## Data excerpt
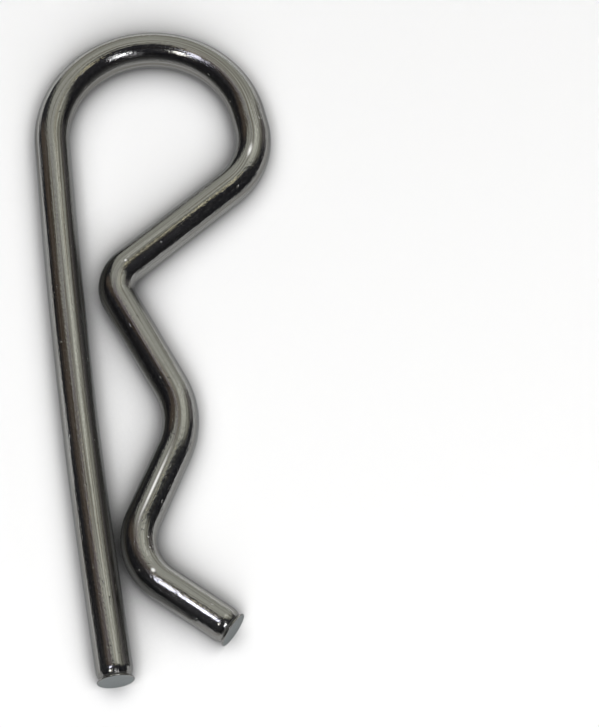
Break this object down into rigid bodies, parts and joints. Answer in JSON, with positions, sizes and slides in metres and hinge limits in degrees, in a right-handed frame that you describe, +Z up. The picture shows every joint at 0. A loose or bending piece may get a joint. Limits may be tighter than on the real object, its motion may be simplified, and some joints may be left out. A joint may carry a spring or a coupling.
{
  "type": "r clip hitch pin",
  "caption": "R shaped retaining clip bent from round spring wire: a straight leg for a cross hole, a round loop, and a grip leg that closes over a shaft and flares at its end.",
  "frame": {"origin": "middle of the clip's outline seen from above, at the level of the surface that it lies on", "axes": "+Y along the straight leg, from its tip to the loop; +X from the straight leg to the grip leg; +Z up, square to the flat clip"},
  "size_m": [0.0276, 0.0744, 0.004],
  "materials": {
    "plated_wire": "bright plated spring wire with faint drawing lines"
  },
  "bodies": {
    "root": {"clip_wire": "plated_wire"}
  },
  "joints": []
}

## Problem
Output the full listing without altering anything.

## Written answer
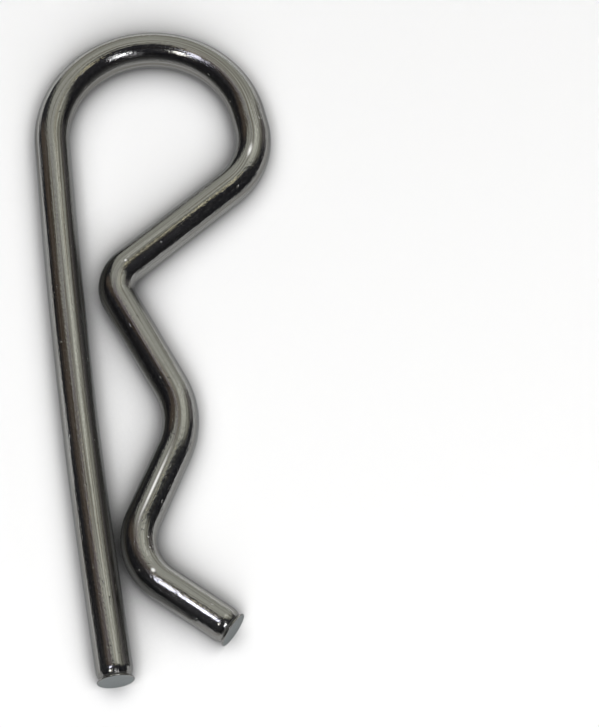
Break this object down into rigid bodies, parts and joints. Answer in JSON, with positions, sizes and slides in metres and hinge limits in degrees, in a right-handed frame that you describe, +Z up. The picture shows every joint at 0. A loose or bending piece may get a joint. Limits may be tighter than on the real object, its motion may be simplified, and some joints may be left out. A joint may carry a spring or a coupling.
{
  "type": "r clip hitch pin",
  "caption": "R shaped retaining clip bent from round spring wire: a straight leg for a cross hole, a round loop, and a grip leg that closes over a shaft and flares at its end.",
  "frame": {"origin": "middle of the clip's outline seen from above, at the level of the surface that it lies on", "axes": "+Y along the straight leg, from its tip to the loop; +X from the straight leg to the grip leg; +Z up, square to the flat clip"},
  "size_m": [0.0276, 0.0744, 0.004],
  "materials": {
    "plated_wire": "bright plated spring wire with faint drawing lines"
  },
  "bodies": {
    "root": {"clip_wire": "plated_wire"}
  },
  "joints": []
}